There is a genuine concern within the scientific community that such a process may erase the rock art within a comparatively short period. The point is, we simply do not know.
The current government has established a Burrup Rock Art Monitoring Committee to conduct a four-year study. However, it is problematic if the answer can be found in that time period when the preliminary task of properly recording the rock art has not even been done.
THE WAY FORWARD
Not surprisingly, the Burrup rock art is rapidly gaining international attention. In some quarters, there are already calls for a world heritage listing. Until the land-use issues are properly resolved, such a listing would be premature. However, this potential status will inevitably be a factor in ‘due diligence’ for project finance.
At a local level, the tourist potential of such an ancient and unique site is only now being recognised.

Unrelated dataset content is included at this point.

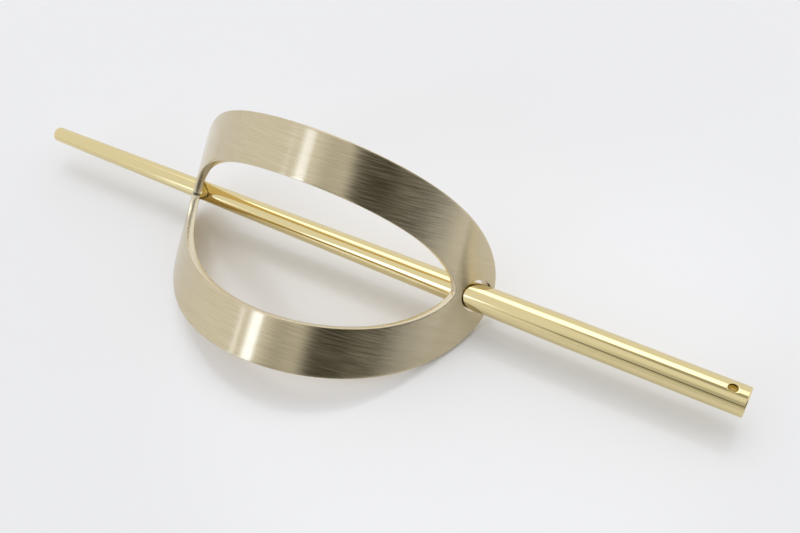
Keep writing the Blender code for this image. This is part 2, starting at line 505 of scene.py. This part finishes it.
def band_inputs(band, finish):
    """Named inputs of the band's node tree, in order."""
    half_length = band.oval_length / 2
    return (
        ("Oval Length", "NodeSocketFloat", band.oval_length),
        ("Oval Width", "NodeSocketFloat", band.oval_width),
        ("Band Width", "NodeSocketFloat", band.band_width),
        ("Sheet Thickness", "NodeSocketFloat", band.thickness),
        ("Edge Radius", "NodeSocketFloat", band.edge_radius),
        ("Bend Radius", "NodeSocketFloat", half_length * (1 - band.bend_fade / 3) / band.end_slope),
        ("Fade Rate", "NodeSocketFloat", band.bend_fade / (3 * half_length ** 2)),
        ("Hole From End", "NodeSocketFloat", band.hole_from_end),
        ("Steps Round", "NodeSocketInt", band.steps_round),
        ("Steps Along", "NodeSocketInt", band.steps_along),
        ("Face Material", "NodeSocketMaterial", brushed_brass(finish)),
        ("Back Material", "NodeSocketMaterial", rolled_brass(finish)),
        ("Edge Material", "NodeSocketMaterial", cut_brass_edge(finish)),
    )


def add_slope(tree, size, distance):
    """Slope of the bent sheet this far along from its middle, where the curvature fades with the
    square of the distance."""
    square = add_node(tree, MATH, (distance, distance), operation="MULTIPLY")
    lost = add_node(tree, MATH, (square, size["Fade Rate"]), operation="MULTIPLY")
    kept = add_node(tree, MATH, (1.0, lost), operation="SUBTRACT")
    turned = add_node(tree, MATH, (distance, kept), operation="MULTIPLY")
    return add_node(tree, MATH, (turned, size["Bend Radius"]), operation="DIVIDE")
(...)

The way forward is to ensure the protection and integrity of the rock art. Any further physical disturbance should be kept to a minimum as should the threat of chemical deterioration. The landscape setting is essential to the overall amenity of the area in order that future generations can also experience and discover for themselves this ancient heritage.
For industry, a bold step is required. Some industry can be accommodated at Hearson Cove. Thereafter future projects will need to be at a modified Maitland Estate.
For this to occur the planning and development of Maitland must be re-started as a matter of priority.
Even current proposals should be offered, without duress, a Maitland alternative. The prospect of lower construction costs, greater security for finance providers and savings through a more widely shared infrastructure and utilities may well prove attractive.
Failure to act boldly may see further examples of valued projects being either abandoned or delayed.
This is not a case of finding an uneasy compromise, but rather of seeing the bigger picture and grasping the opportunities presented by the coincidence of Australia’s most significant heritage site and a fabulous wealth of natural resources.